Rows from a 3D modeling dataset
** START **
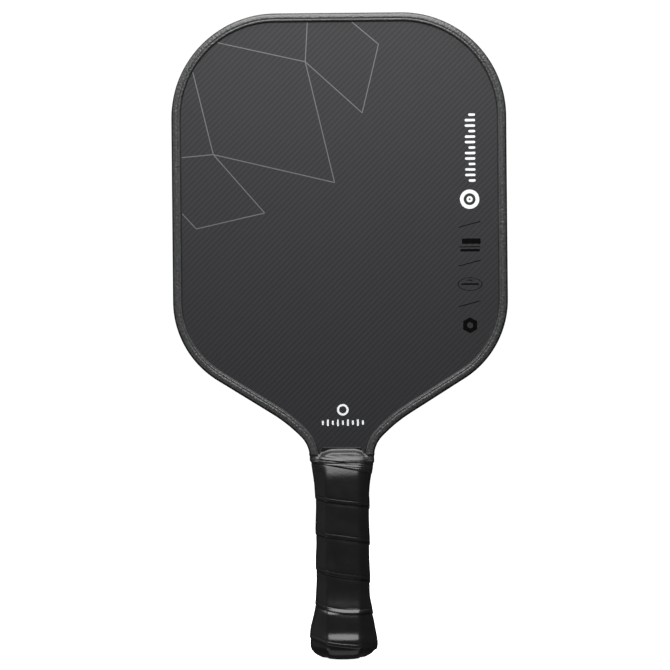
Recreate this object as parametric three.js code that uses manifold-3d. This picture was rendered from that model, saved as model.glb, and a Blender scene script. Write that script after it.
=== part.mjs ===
// A pickleball paddle, in millimetres: a honeycomb board with carbon faces, an edge guard round its head and a
// wrapped eight-sided handle. +Z runs up the handle to the head's tip, -Y is the front face, and the origin is
// on the handle's axis in the middle of the hand's hold.
import * as THREE from "three";
import { mergeVertices } from "three/addons/utils/BufferGeometryUtils.js";
import Module from "manifold-3d";

// Overall. Heights are measured from the butt end until the paddle is hung on its grip at the end.
const LENGTH = 401;
const WIDTH = 208;
const PALM_HEIGHT = 62;
const FIT_GAP = 0.1;
const PLY_GAP = 0.05;
const OVERCUT = 2;

// Silhouette of the head, the right half, from the middle of the top edge round to the neck.
const TOP_CORNER_RADIUS = 65;
const SIDE_LENGTH = 113.5;
const LOW_CORNER_RADIUS = 58;
const SHOULDER_TURN = 58;
const SHOULDER_LENGTH = 39.6;
const NECK_SWEEP_RADIUS = 95;
const NECK_SWEEP_TURN = 14;
const NECK_BEND_RADIUS = 18;
const NECK_BEND_TURN = 34;
const NECK_TAPER_LENGTH = 19.9;
const TANG_BEND_RADIUS = 60;
const TANG_BEND_TURN = 10;
const TAPER_ANGLE = THREE.MathUtils.degToRad(TANG_BEND_TURN);
const ARC_STEP = 6;

// Layers through the board, each side of its middle plane.
const CORE_HALF = 7;
const SCRIM_THICKNESS = 0.2;
const INNER_PLY_THICKNESS = 0.3;
const OUTER_PLY_THICKNESS = 0.35;
const SCRIM_FACE = CORE_HALF + PLY_GAP + SCRIM_THICKNESS;
const INNER_PLY_FACE = SCRIM_FACE + PLY_GAP + INNER_PLY_THICKNESS;
const BOARD_HALF = INNER_PLY_FACE + PLY_GAP + OUTER_PLY_THICKNESS;

// Layers round the board's edge, as insets from the silhouette.
const GUARD_WALL = 1.6;
const EDGE_TAPE_THICKNESS = 0.4;
const BOARD_INSET = GUARD_WALL + EDGE_TAPE_THICKNESS + 2 * FIT_GAP;
const FOAM_WIDTH = 5.8;
const LIP_WIDTH = 6.2;
const LIP_THICKNESS = 1.1;
const RIM_RADIUS = 2;
const GUARD_END = 126.5;
const FOAM_END = 131;
const EDGE_TAPE_END = 128;

// Handle: a tang with a pallet on each side, and a spigot at its foot for the butt cap.
const TANG_HALF_WIDTH = 13.7;
const PALLET_HALF_WIDTH = 13.6;
const PALLET_FACE = 12.3;
const PALLET_TOP = 129;
const PALLET_TOP_CORNER_RADIUS = 9;
const PALLET_FLARE_LENGTH = 8;
const PALLET_TAPER = { from: 110.5, slope: 0.25 };
const SPIGOT = { width: 12.6, depth: 10.9, flat: 9.7, side: 8, foot: 7, top: 38.2 };

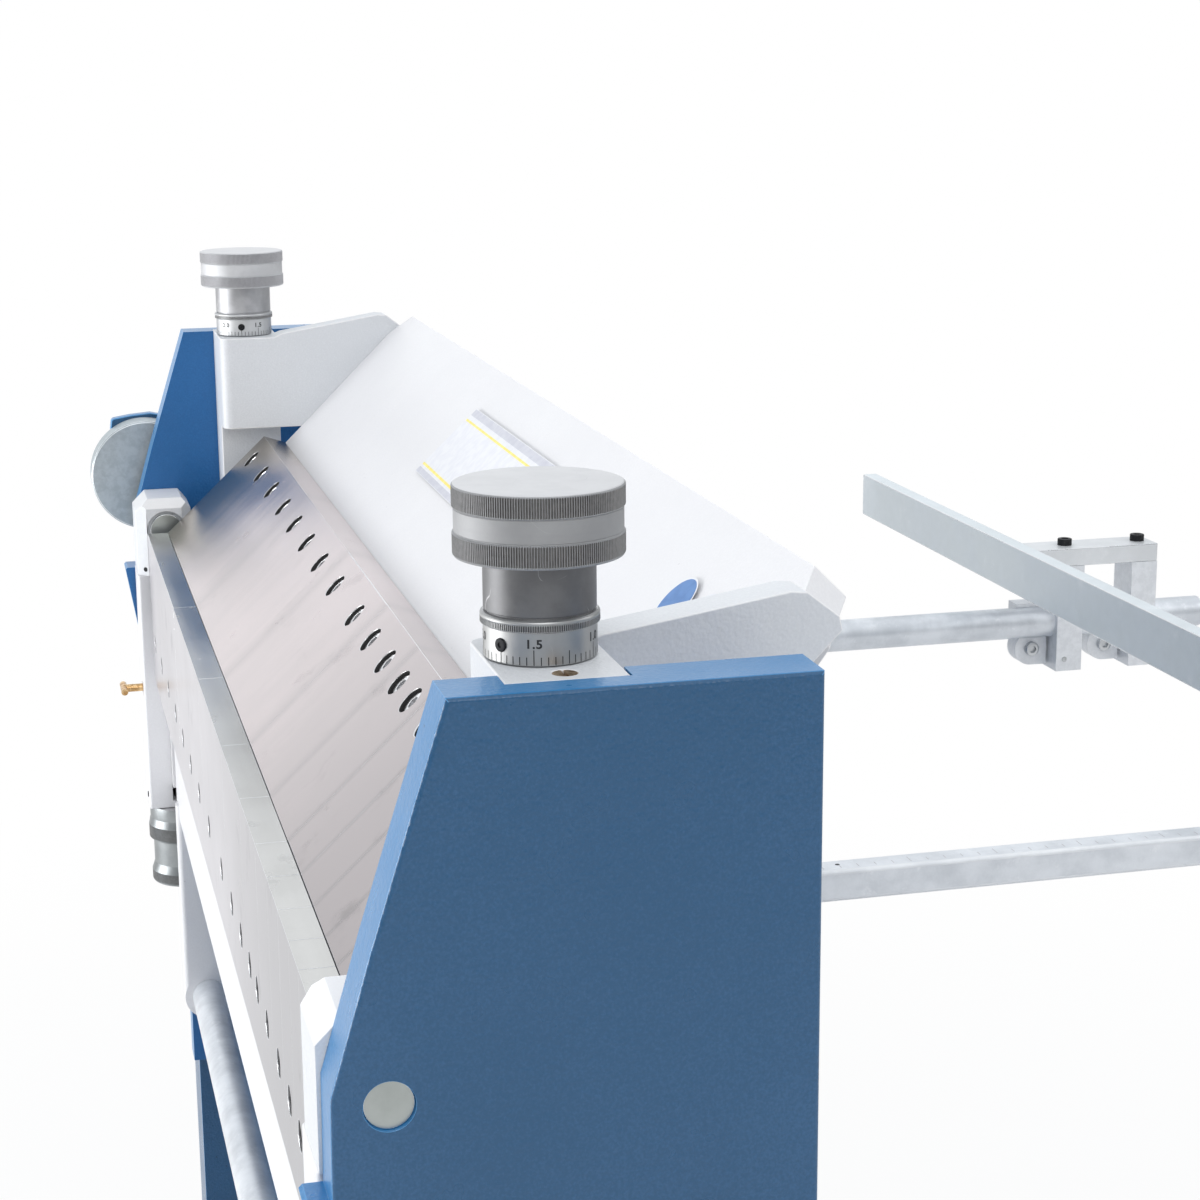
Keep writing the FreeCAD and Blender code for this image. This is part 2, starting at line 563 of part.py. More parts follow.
BLADE_Y0, BLADE_Y1 = -40.5, -24.5
BLADE_LOW = -276.0
BLADE_SCREW_Z = -239.3
BLADE_SINK, BLADE_HEAD_R = 8.0, 6.6
BEAM_HALF = WORK_HALF - 2.0


BEAM_FACE, BEAM_BACK = -28.0, 12.0
BEAM_LOW = -394.0
LUG_X0, LUG_X1 = 484.0, 498.0
LUG_Y0, LUG_Y1 = -30.5, 9.5
HANDLE_Z = -545.0
HANDLE_R = 14.0
POCKETS = ((-478, -262), (-250, -6), (6, 250), (262, 478))


def end_lug():
    """The bracket under an end of the beam that holds the handle bar."""
    mid, half = (LUG_Y0 + LUG_Y1) / 2.0, (LUG_Y1 - LUG_Y0) / 2.0
    shape = block(LUG_X0, LUG_X1, LUG_Y0, LUG_Y1, HANDLE_Z, BEAM_LOW + 16)
    rims = [e for e in shape.Edges if abs(e.Vertexes[0].Z - e.Vertexes[-1].Z) > 50]
    shape = shape.makeFillet(4.0, rims).fuse(rod_x(LUG_X0, LUG_X1, mid, HANDLE_Z, half))
    return shape.removeSplitter().cut(rod_x(LUG_X0 - 1, LUG_X1 + 1, mid, HANDLE_Z, HANDLE_R))


def bending_beam():
    shape = prism([(BLADE_Y1, -196), (-8, -196), (-8, -262), (BEAM_BACK, -280), (BEAM_BACK, BEAM_LOW + 8),
                   (BEAM_BACK - 8, BEAM_LOW), (BEAM_FACE + 5, BEAM_LOW), (BEAM_FACE, BEAM_LOW + 5),
                   (BEAM_FACE, BLADE_LOW - 0.3), (BLADE_Y1, BLADE_LOW - 0.3)], -BEAM_HALF, BEAM_HALF)
    for x0, x1 in POCKETS:
        shape = shape.cut(block(x0, x1, -12, BEAM_BACK + 1, BEAM_LOW + 14, -296))
    tongue = block(WORK_HALF + 1, TONGUE_X1, TONGUE_Y0, TONGUE_Y1, TONGUE_Z0, TONGUE_Z1)
    root = block(BEAM_HALF, WORK_HALF + 1, BLADE_Y1, TONGUE_Y1, TONGUE_Z0 - SLOT_SPARE, TONGUE_Z1)
    tongue = tongue.fuse(root)
    tongue = tongue.cut(rod_z(LOW_X, LOW_Y, TONGUE_Z0 - 1, TONGUE_Z1 + 1, LOW_R + RUN))
    lug = end_lug()
    return shape.fuse([tongue, mirrored(tongue), lug, mirrored(lug)]).removeSplitter()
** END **
- [Exercise goal]: Print all the data exactly.

- [The completed task]:
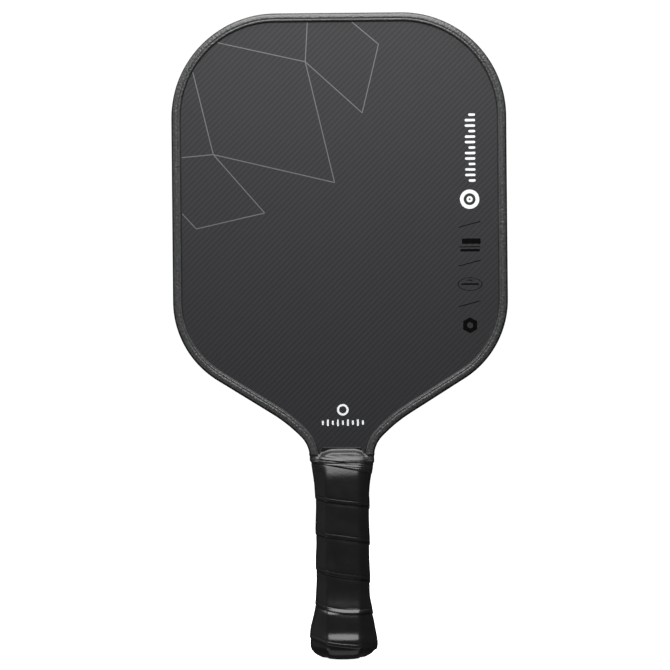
Recreate this object as parametric three.js code that uses manifold-3d. This picture was rendered from that model, saved as model.glb, and a Blender scene script. Write that script after it.
=== part.mjs ===
// A pickleball paddle, in millimetres: a honeycomb board with carbon faces, an edge guard round its head and a
// wrapped eight-sided handle. +Z runs up the handle to the head's tip, -Y is the front face, and the origin is
// on the handle's axis in the middle of the hand's hold.
import * as THREE from "three";
import { mergeVertices } from "three/addons/utils/BufferGeometryUtils.js";
import Module from "manifold-3d";

// Overall. Heights are measured from the butt end until the paddle is hung on its grip at the end.
const LENGTH = 401;
const WIDTH = 208;
const PALM_HEIGHT = 62;
const FIT_GAP = 0.1;
const PLY_GAP = 0.05;
const OVERCUT = 2;

// Silhouette of the head, the right half, from the middle of the top edge round to the neck.
const TOP_CORNER_RADIUS = 65;
const SIDE_LENGTH = 113.5;
const LOW_CORNER_RADIUS = 58;
const SHOULDER_TURN = 58;
const SHOULDER_LENGTH = 39.6;
const NECK_SWEEP_RADIUS = 95;
const NECK_SWEEP_TURN = 14;
const NECK_BEND_RADIUS = 18;
const NECK_BEND_TURN = 34;
const NECK_TAPER_LENGTH = 19.9;
const TANG_BEND_RADIUS = 60;
const TANG_BEND_TURN = 10;
const TAPER_ANGLE = THREE.MathUtils.degToRad(TANG_BEND_TURN);
const ARC_STEP = 6;

// Layers through the board, each side of its middle plane.
const CORE_HALF = 7;
const SCRIM_THICKNESS = 0.2;
const INNER_PLY_THICKNESS = 0.3;
const OUTER_PLY_THICKNESS = 0.35;
const SCRIM_FACE = CORE_HALF + PLY_GAP + SCRIM_THICKNESS;
const INNER_PLY_FACE = SCRIM_FACE + PLY_GAP + INNER_PLY_THICKNESS;
const BOARD_HALF = INNER_PLY_FACE + PLY_GAP + OUTER_PLY_THICKNESS;

// Layers round the board's edge, as insets from the silhouette.
const GUARD_WALL = 1.6;
const EDGE_TAPE_THICKNESS = 0.4;
const BOARD_INSET = GUARD_WALL + EDGE_TAPE_THICKNESS + 2 * FIT_GAP;
const FOAM_WIDTH = 5.8;
const LIP_WIDTH = 6.2;
const LIP_THICKNESS = 1.1;
const RIM_RADIUS = 2;
const GUARD_END = 126.5;
const FOAM_END = 131;
const EDGE_TAPE_END = 128;

// Handle: a tang with a pallet on each side, and a spigot at its foot for the butt cap.
const TANG_HALF_WIDTH = 13.7;
const PALLET_HALF_WIDTH = 13.6;
const PALLET_FACE = 12.3;
const PALLET_TOP = 129;
const PALLET_TOP_CORNER_RADIUS = 9;
const PALLET_FLARE_LENGTH = 8;
const PALLET_TAPER = { from: 110.5, slope: 0.25 };
const SPIGOT = { width: 12.6, depth: 10.9, flat: 9.7, side: 8, foot: 7, top: 38.2 };

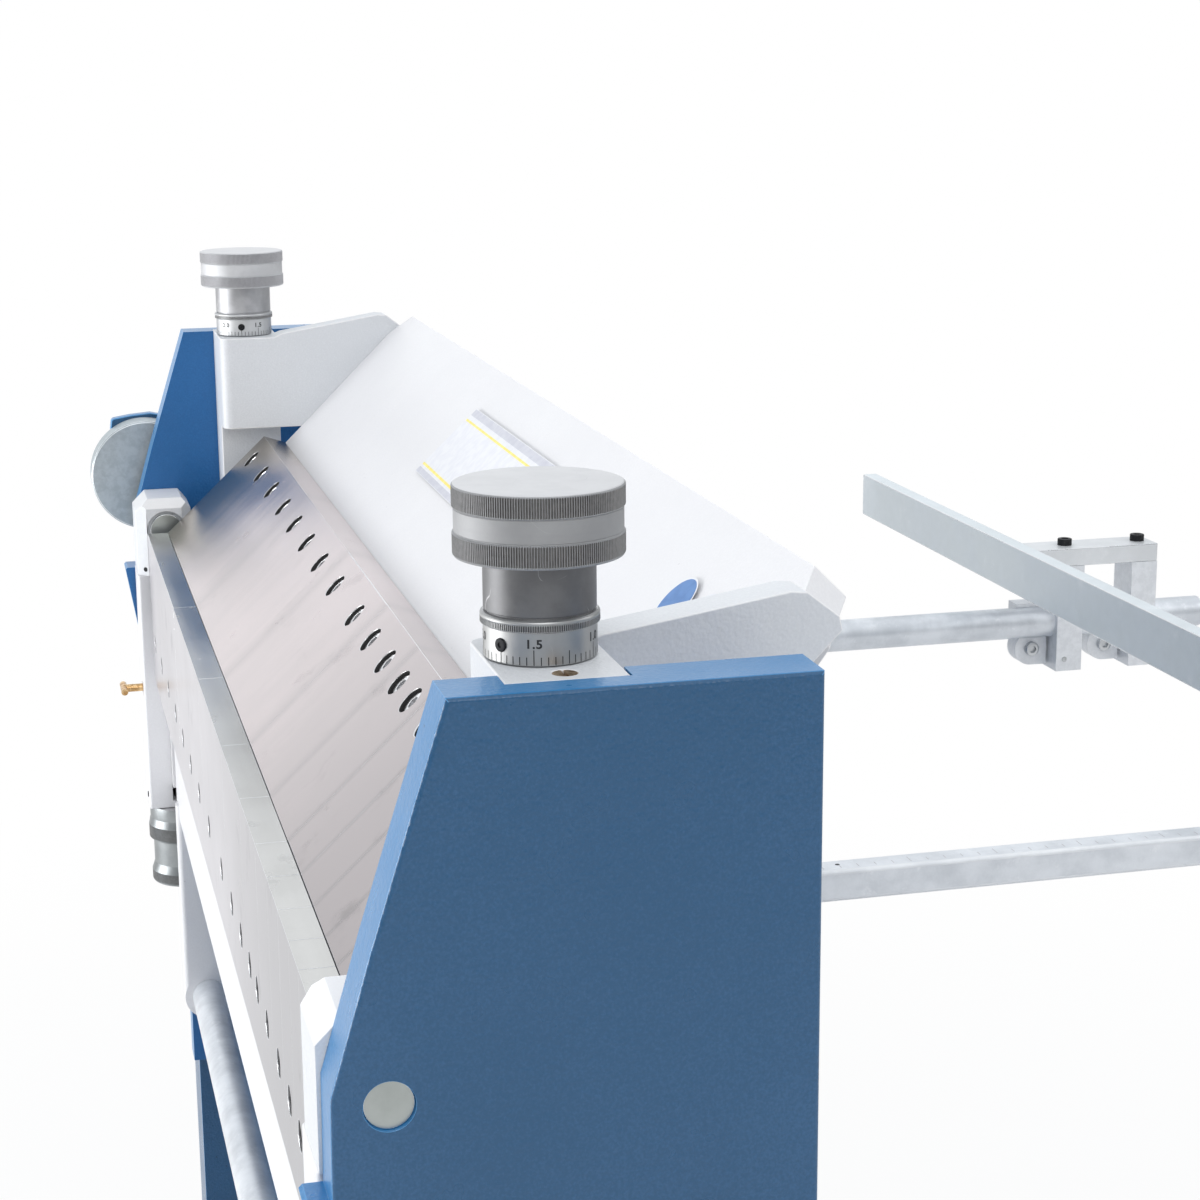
Keep writing the FreeCAD and Blender code for this image. This is part 2, starting at line 563 of part.py. More parts follow.
BLADE_Y0, BLADE_Y1 = -40.5, -24.5
BLADE_LOW = -276.0
BLADE_SCREW_Z = -239.3
BLADE_SINK, BLADE_HEAD_R = 8.0, 6.6
BEAM_HALF = WORK_HALF - 2.0


BEAM_FACE, BEAM_BACK = -28.0, 12.0
BEAM_LOW = -394.0
LUG_X0, LUG_X1 = 484.0, 498.0
LUG_Y0, LUG_Y1 = -30.5, 9.5
HANDLE_Z = -545.0
HANDLE_R = 14.0
POCKETS = ((-478, -262), (-250, -6), (6, 250), (262, 478))


def end_lug():
    """The bracket under an end of the beam that holds the handle bar."""
    mid, half = (LUG_Y0 + LUG_Y1) / 2.0, (LUG_Y1 - LUG_Y0) / 2.0
    shape = block(LUG_X0, LUG_X1, LUG_Y0, LUG_Y1, HANDLE_Z, BEAM_LOW + 16)
    rims = [e for e in shape.Edges if abs(e.Vertexes[0].Z - e.Vertexes[-1].Z) > 50]
    shape = shape.makeFillet(4.0, rims).fuse(rod_x(LUG_X0, LUG_X1, mid, HANDLE_Z, half))
    return shape.removeSplitter().cut(rod_x(LUG_X0 - 1, LUG_X1 + 1, mid, HANDLE_Z, HANDLE_R))


def bending_beam():
    shape = prism([(BLADE_Y1, -196), (-8, -196), (-8, -262), (BEAM_BACK, -280), (BEAM_BACK, BEAM_LOW + 8),
                   (BEAM_BACK - 8, BEAM_LOW), (BEAM_FACE + 5, BEAM_LOW), (BEAM_FACE, BEAM_LOW + 5),
                   (BEAM_FACE, BLADE_LOW - 0.3), (BLADE_Y1, BLADE_LOW - 0.3)], -BEAM_HALF, BEAM_HALF)
    for x0, x1 in POCKETS:
        shape = shape.cut(block(x0, x1, -12, BEAM_BACK + 1, BEAM_LOW + 14, -296))
    tongue = block(WORK_HALF + 1, TONGUE_X1, TONGUE_Y0, TONGUE_Y1, TONGUE_Z0, TONGUE_Z1)
    root = block(BEAM_HALF, WORK_HALF + 1, BLADE_Y1, TONGUE_Y1, TONGUE_Z0 - SLOT_SPARE, TONGUE_Z1)
    tongue = tongue.fuse(root)
    tongue = tongue.cut(rod_z(LOW_X, LOW_Y, TONGUE_Z0 - 1, TONGUE_Z1 + 1, LOW_R + RUN))
    lug = end_lug()
    return shape.fuse([tongue, mirrored(tongue), lug, mirrored(lug)]).removeSplitter()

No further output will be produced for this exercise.